The Online Encyclopedia of Wyoming History

Indian Boarding Schools, Wind River and the Pope

Indian Boarding Schools, Wind River and the Pope

Arapaho schoolboy at the U.S. Government boarding school near Fort Washakie, 1913. Boys at the government school, where treatment was more severe than at the mission schools, wore military uniforms. J.K. Dixon photo, Wyoming Veterans Memorial Museum collections.News this week of the pope’s visit to Canada caught us off guard. We hadn’t known he was coming. When he spoke, he offered an apology the size of a continent: “I humbly beg forgiveness for the evil committed by so many Christians against the Indigenous peoples,” he said, speaking in Spanish through an interpreter. “I ask forgiveness, in particular, for the ways in which many members of the church and of religious communities cooperated, not least through their indifference, in projects of cultural destruction and forced assimilation promoted by the governments of that time, which culminated in the system of residential schools.” Applause and shouts of approval from a largely Native audience greeted his remarks, the New York Times reported.
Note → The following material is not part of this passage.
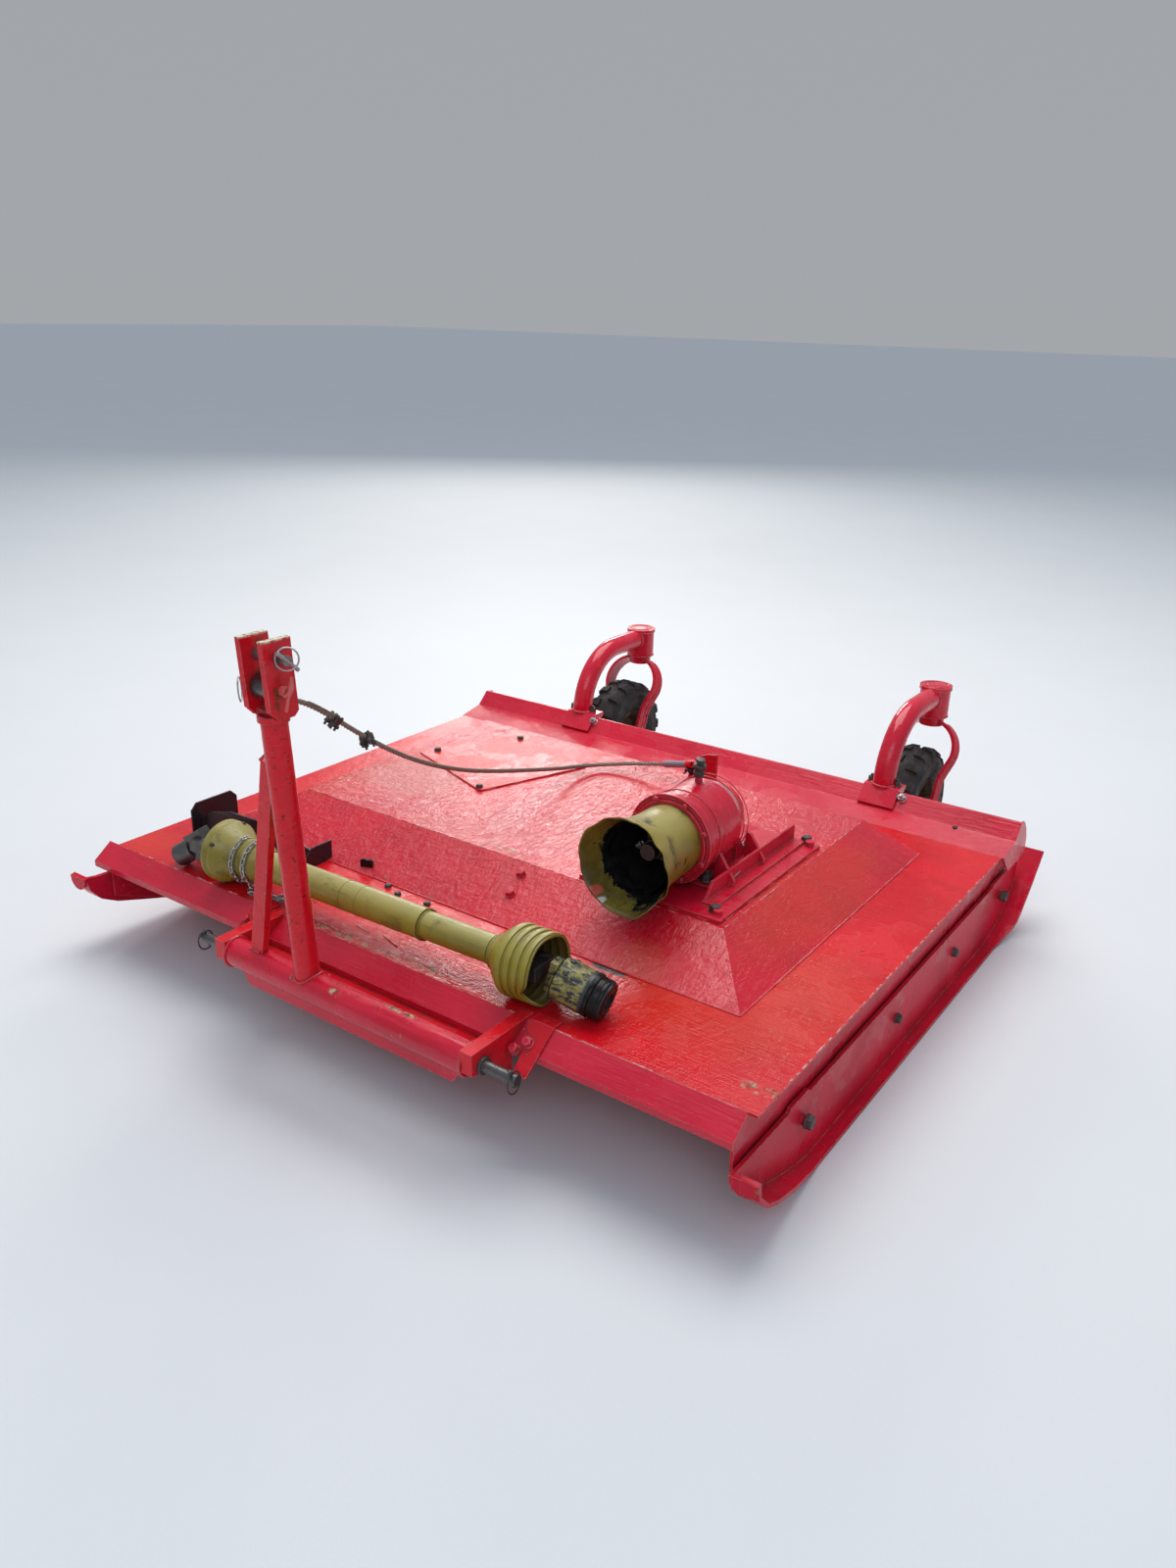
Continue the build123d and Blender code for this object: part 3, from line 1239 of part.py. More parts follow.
# Black shield behind the drive shaft: two upright panels with an arched web between
left_panel = slab_x(
    [
        (SHIELD_LEFT_FRONT, DECK_TOP),
        (SHIELD_LEFT_FRONT, SHIELD_LEFT_TOP - SHIELD_CORNER),
        (SHIELD_LEFT_FRONT + SHIELD_CORNER, SHIELD_LEFT_TOP),
        (SHIELD_LEFT_REAR - SHIELD_CORNER, SHIELD_LEFT_TOP),
        (SHIELD_LEFT_REAR, SHIELD_LEFT_TOP - SHIELD_CORNER),
        (SHIELD_LEFT_REAR, SHIELD_LEFT_REAR_FOOT),
        (SHIELD_LEFT_REAR - 30, DECK_TOP),
    ],
    SHIELD_LEFT,
    SHIELD_LEFT + SHIELD_THICK,
)
right_panel = slab_x(
    [
        (SHIELD_RIGHT_FRONT, DECK_TOP),
        (SHIELD_RIGHT_FRONT, SHIELD_RIGHT_TOP - SHIELD_CORNER),
        (SHIELD_RIGHT_FRONT + SHIELD_CORNER, SHIELD_RIGHT_TOP),
        (SHIELD_RIGHT_REAR, SHIELD_RIGHT_TOP),
        (SHIELD_RIGHT_REAR, DECK_TOP),
    ],
    SHIELD_RIGHT - SHIELD_THICK,
    SHIELD_RIGHT,
)
arch_outline = [(SHIELD_LEFT, DECK_TOP)] + SHIELD_ARCH + [(SHIELD_RIGHT, DECK_TOP)]
arch_front = SHIELD_LEFT_FRONT
arch_face = make_face(Polyline(*[(x, arch_front, z) for x, z in arch_outline], close=True))
arch = extrude(arch_face, amount=SHIELD_RIGHT_REAR - arch_front, dir=(0, 1, 0))
web_strip = slab_z(
    [
        (SHIELD_LEFT, SHIELD_WEB_LEFT_Y),
        (SHIELD_RIGHT, SHIELD_WEB_RIGHT_Y),
        (SHIELD_RIGHT, SHIELD_WEB_RIGHT_Y + SHIELD_THICK),
        (SHIELD_LEFT, SHIELD_WEB_LEFT_Y + SHIELD_THICK),
    ],
    DECK_TOP,
    SHIELD_LEFT_TOP,
)
parts["deck_shield"] = left_panel + right_panel + (web_strip & arch) - hump_outer

# Bracket for the stay cable, on the rear edge of the hump
bracket_arc = []
for i in range(6):
    turn = math.radians(18 * i)
    bracket_arc.append(
        (
            BRACKET_RIGHT - (BRACKET_RIGHT - BRACKET_LEFT) * math.cos(turn),
            HUMP_TOP + BRACKET_LOW_HEIGHT + (BRACKET_HEIGHT - BRACKET_LOW_HEIGHT) * math.sin(turn),
        )
    )
bracket_outline = [(BRACKET_LEFT, HUMP_TOP)] + bracket_arc + [(BRACKET_RIGHT, HUMP_TOP)]
bracket_front = BRACKET_Y - BRACKET_THICK
bracket_face = make_face(Polyline(*[(x, bracket_front, z) for x, z in bracket_outline], close=True))
bracket = extrude(bracket_face, amount=BRACKET_THICK, dir=(0, 1, 0))
bracket += block(
    BRACKET_LEFT,
    BRACKET_RIGHT,
    BRACKET_Y - BRACKET_FOOT,
    BRACKET_Y,
    HUMP_TOP,
    HUMP_TOP + BRACKET_THICK,
)


# Stay cable: straight runs joined by tangent arcs
def cable_path(points):
    runs = [(Vector(b) - Vector(a)).length for a, b in zip(points, points[1:])]
    radii = []
    for i in range(1, len(points) - 1):
        before = Vector(points[i]) - Vector(points[i - 1])
        after = Vector(points[i + 1]) - Vector(points[i])
        turn = math.radians(before.get_angle(after))
        radii.append(0.45 * min(runs[i - 1], runs[i]) / math.tan(turn / 2))
    print("cable runs", [round(r) for r in runs])
    print("cable radii", [round(r) for r in radii])
    return FilletPolyline(*points, radius=radii)


cable_line = cable_path(CABLE_POINTS)
cable_start = Plane(origin=cable_line @ 0, z_dir=cable_line % 0)
cable = sweep(cable_start * Circle(CABLE_RADIUS), path=cable_line)
print("cable length", round(cable_line.length), "volume share",
      round(cable.volume / (math.pi * CABLE_RADIUS**2 * cable_line.length), 4))
parts["stay_cable"] = cable
sleeve_start = Vector(CABLE_POINTS[-1])
sleeve_way = (sleeve_start - Vector(CABLE_POINTS[-2])).normalized()
sleeve_end = sleeve_start + sleeve_way * SLEEVE_LENGTH
sleeve = strut(tuple(sleeve_start), tuple(sleeve_end), SLEEVE_RADIUS)
parts["cable_sleeve"] = sleeve
anchor_end = sleeve_end + sleeve_way * ANCHOR_LENGTH
parts["cable_bracket"] = bracket + strut(tuple(sleeve_end), tuple(anchor_end), ANCHOR_RADIUS)

# Move everything from the front rail to the middle of the machine, on the ground
solid_box = Compound([p for n, p in parts.items() if n != "stay_cable"]).bounding_box()
Y_MIDDLE = (solid_box.min.Y + solid_box.max.Y) / 2
print("box", solid_box.min, solid_box.max, "middle", Y_MIDDLE)

os.makedirs("parts", exist_ok=True)
for name, piece in parts.items():
    placed = Pos(0, -Y_MIDDLE, 0) * piece
    solids = placed.solids()
    export_step(solids[0] if len(solids) == 1 else Compound(solids), "parts/" + name + ".step")
print(len(parts), "nodes")
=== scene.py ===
"""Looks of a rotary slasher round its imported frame: metres, +X right, +Y rear, +Z up."""
import math
import random

import bmesh
import bpy
from mathutils import Matrix, Vector


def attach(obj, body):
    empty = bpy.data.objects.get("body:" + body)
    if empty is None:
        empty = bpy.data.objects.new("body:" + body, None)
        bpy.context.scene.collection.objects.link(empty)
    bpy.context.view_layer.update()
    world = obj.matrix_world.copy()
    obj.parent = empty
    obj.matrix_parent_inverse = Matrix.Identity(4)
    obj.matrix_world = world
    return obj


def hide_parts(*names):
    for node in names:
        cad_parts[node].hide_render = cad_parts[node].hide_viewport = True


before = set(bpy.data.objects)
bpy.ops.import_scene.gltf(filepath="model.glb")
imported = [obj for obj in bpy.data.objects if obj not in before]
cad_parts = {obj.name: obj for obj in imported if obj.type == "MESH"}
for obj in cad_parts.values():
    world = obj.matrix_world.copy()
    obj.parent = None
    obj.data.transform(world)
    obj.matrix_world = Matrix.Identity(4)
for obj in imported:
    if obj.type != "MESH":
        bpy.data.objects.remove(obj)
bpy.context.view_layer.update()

scene = bpy.context.scene
BODY = "mower_body"

# Places are in millimetres, with x and z as in the frame and y from the front rail
Y_MIDDLE = 0.78125
DECK_TOP, HUMP_TOP = 240, 310
TUBE_Y, TUBE_Z = -128, 211
CASTOR_X, PIVOT_Y = 485, 1686
CASTORS = (("castor_left", -CASTOR_X), ("castor_right", CASTOR_X))
GEAR = (365, 421)
RIGHT, FRONT, REAR, UP = (1, 0, 0), (0, -1, 0), (0, 1, 0), (0, 0, 1)


def at(x, y, z):
    """A point given in millimetres, with y from the front rail."""
    return Vector((x / 1000, y / 1000 - Y_MIDDLE, z / 1000))


# Camera at the photograph's angle
CAMERA_PLACE = (1.517, -2.25425, 1.439)
CAMERA_YAW, CAMERA_PITCH, CAMERA_ROLL = 34.77, -21.65, 1.5
FOCAL_PIXELS, LONG_SIDE_PIXELS, SENSOR = 1222.5, 1600.0, 36.0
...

Beginning in the late 19th and running through most of the 20th century, the Canadian government subsidized Indian boarding schools. Nearly all were run by religious denominations, about 70 percent of them by Roman Catholics and the rest by Protestants. The former Ermineskin Residential Indian School, now demolished, was one of the largest and was run by Catholics on Cree land south of Edmonton, Alberta. There, last Monday in a powwow ring, the pope offered his apology.

His visit came about after a group of Indigenous Canadian leaders visited the Vatican earlier this spring. The pope apologized to them then and said he would come to Canada soon. But roots of the visit go back to generations of abuse and cultural deprivation of Indian children. In the early 2000s, a group of former students brought a class action suit against the Canadian government. A settlement in 2006 has generated payouts of 3.2 billion Canadian dollars to about 28,000 survivors. A National Truth and Reconciliation Commission report detailed the schools’ main purposes—to exterminate Indian languages and culture in order to “assimilate” the children into white society. Over more than 100 years, 150,000 children attended 130 schools, sometimes suffering violence, including sexual violence, and often hunger. The report called it “cultural genocide.” 

From the 1880s through the early 1970s, schools on Wyoming’s Wind River Reservation also were run by church institutions. Father John Roberts founded an Episcopal mission and school at Fort Washakie, on the Eastern Shoshone end of the reservation, in 1883. The Jesuits opened St. Stephens Indian School a few years later at Ethete on the Arapaho end; students boarded there until 1939. The federal government, meanwhile, also opened a boarding school near Fort Washakie in 1892. It lasted into the 1950s and was known locally as “Gravy High” after a principal menu item. Elders today recall being beaten for speaking Arapaho or Shoshone at school; other people tell stories of being beaten at home for the same offense—to protect them from being beaten at school. 

At the turn of the last century, it was fashionable to speak of Native people in the Americas as a “vanishing race” — a term that deftly mixed racism, nostalgia and remorse. Out of some combination of these, Philadelphia department-store heir Rodman Wanamaker and photographer Joseph Dixon hatched the idea of a statue of a Sioux man in New York harbor higher than the Statue of Liberty, as a memorial to what they saw as the vanishing race. The statue never happened. But Dixon subsequently toured and photographed 89 Indian reservations—including Wyoming’s—leaving a valuable record.

In October 1913 he spent two days on Wind River and made some compelling portraits of Arapaho and Shoshone people in traditional regalia. But one of the photos shows an unnamed Indian boy, 10 or 12 years old, in his school uniform—looking distrustful and weary. The boarding school idea, the assimilation idea, the “vanishing race” idea were at the peak of their powers. Indian people, thanks to their strong traditions, survived them. Let’s hope that boy survived, too. As to what the pope’s apology means, or whether it should be accepted, we can’t say. If only we could ask that boy.